In some jurisdictions those functions are actually performed by a separate office, the office of court reporter. Judges write opinions which are released in "slip form" but then readied by a court reporter for publication in archival form. When reporters add summaries and key words to decisions that commonly occurs after rather than before initial release. Nearly all courts delay the attachment of full citation information to decisions until their appearance in print.
All of the above features are reflected in the current practice of New York's highest court. Five decisions handed down (and placed on the Web) by the New York Court of Appeals between December 2 and 16 were not published in "official form" until February 9, 2000. They were logged in by the Cornell Law Library staff on February 18.
Since the software used by the LII to pull decisions from the Court of Appeals new Web server detected reloading of significant numbers of decision files in January, at a time when the court was not in session, I inquired of the court's clerk whether we could assume that no changes of content were involved unless the revisions was specifically noted in the file.
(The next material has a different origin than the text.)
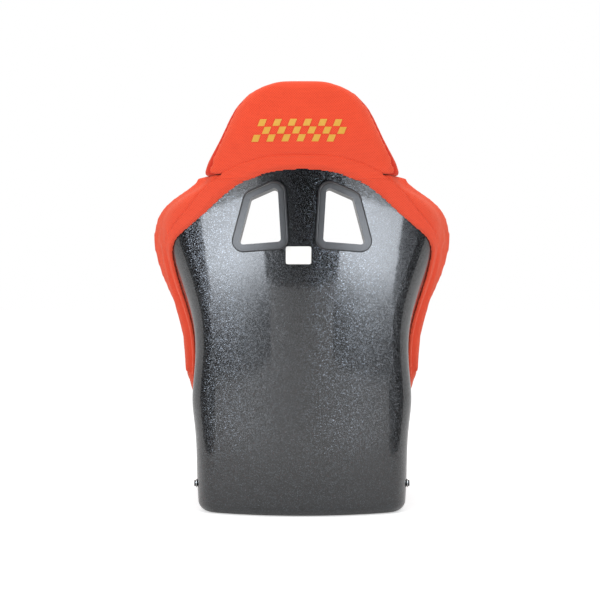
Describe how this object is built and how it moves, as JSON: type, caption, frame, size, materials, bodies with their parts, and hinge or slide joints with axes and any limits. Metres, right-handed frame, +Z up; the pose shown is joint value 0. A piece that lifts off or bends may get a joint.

In the same message I pointed out a date error in one of the decisions. Here is his reply:
As promised, I followed up with our web master concerning files your system picks up as having been revised. He confirms that he does re-format the files on occasion, and that in most cases the revised files your system identifies have not been changed in any material way.
However, on rare occasions, substantive changes are made to decisions that were previously posted. It is not our policy to mark these, as all writings posted bear a disclaimer that they are subject to revision before publication in the official New York Reports. I therefore regret that I cannot assure you, as you request, that you can ignore a fresh file for a decision the court has previously released unless it carries some explicit notation that it is an amended or corrected version. However, I can tell you that the number of times such a fresh file will represent an amended or corrected version are exceedingly rare.
Again, I thank you for your interest in the Court's web site and for your bringing the date errors to my attention.
Clerk, New York Court of Appeals
It is an overstatement to say that the version of a decision the court releases in digital format is a draft, but as the clerk points out each file carries the warning: "This opinion is uncorrected and subject to revision before publication in the New York Reports." Having worked with the court's decisions for five years, I can assure you that is not just a formality. If that is so, why doesn't the court subsequently release the final version at its Web site?
B. Use of "official" status as a form of barter
Courts (and legislatures) in large market jurisdictions like New York are able to and therefore tempted to reap some return from their output. Since these bodies are not only a source of law but also heavy users of legal information the contractual arrangements surrounding "official" reports or a state code can provide a way to finance government operations. The commercial entity undertaking the responsibility of doing official publication in print and now electronic format commonly contracts to furnish the issuing public body and other designated recipients with significant quantities of its output.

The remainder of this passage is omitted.